Independent fact‑checks and reverse‑image investigations traced the widely circulated still to 2024 online videos in which costumed performers danced as Shaun the Sheep; that footage—not an arrest—was repurposed with new captions in 2025 to suggest a migration stunt [1] [2] [3].

2. Fact‑check consensus: miscaptioned and misused imagery

Snopes, TheSpanishEye and other debunking outlets concluded the image was miscaptioned; Snopes states clearly that the photo did not show migrants attempting to enter Spain from Algeria and that the screenshot first circulated in 2024 as entertainment content [1] [5] [2].

3. Searches of official records found no corroboration

Journalists who probed Europol releases and European media archives reported no verified case of arrests in Algeria or Spain involving people disguised as animals; Europol’s documented 2025 activity of note involved maritime smuggling networks dismantled in August 2025, not sheep disguises [4] [1].

4. Why the false narrative spread so quickly

Social media users reshared the image with sensational captions and flipped orientations; fact‑checkers note the image was frequently reposted on X, Instagram and TikTok with invented dates and locations, a classic pattern where an attention‑grabbing visual outpaces verification [2] [3].

5. Conflicting local reports and unverifiable claims

Some small outlets and blogs published stories describing arrests in Algeria and quoted unnamed “local authorities,” but these reports lack verifiable sourcing and conflict with the reverse‑image evidence and searches of official channels [6] [7] [8]. Available sources do not mention any confirmed Algerian official statement corroborating those versions [1] [4].

6. What this reveals about migration coverage and incentives

Sensational anecdotes—especially those that seem to confirm perceptions of migrants as deceptive or comic—spread because they draw clicks and shares. Fact‑checkers caution that such stories distract from documented migration trends (boat smuggling, overland routes) that Europol and humanitarian agencies actually report [1] [4].
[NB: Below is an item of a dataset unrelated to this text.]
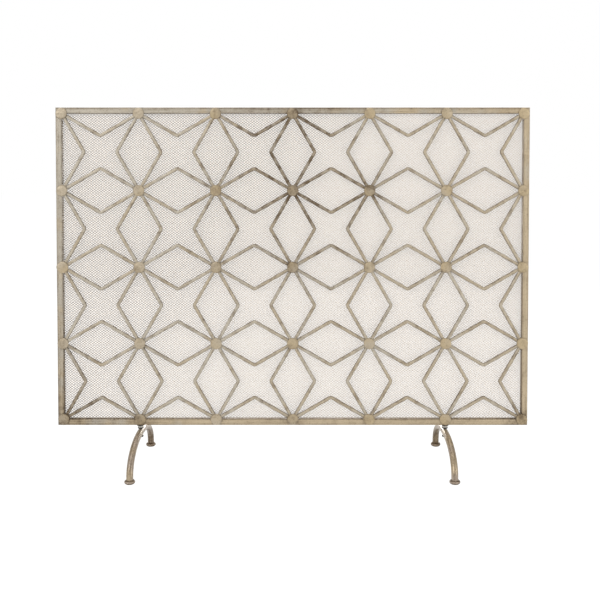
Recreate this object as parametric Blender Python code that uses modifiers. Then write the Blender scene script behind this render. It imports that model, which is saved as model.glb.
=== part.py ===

7. The one legitimate context: real smuggling, but different methods

Europol and reporting cited in the debunks record real smuggling networks moving people by sea from North Africa to Spain in 2025; those verified cases involved maritime boats and law‑enforcement operations, not theatrical animal disguises [1] [4].

8. Practical takeaway for readers and publishers

Treat striking images with immediate skepticism: verify with reverse‑image search, look for contemporaneous official statements (police, Europol), and check fact‑check outlets. In this case, multiple fact‑checks converged on the same finding: the photo is entertainment footage repurposed as a migration story [1] [2] [3].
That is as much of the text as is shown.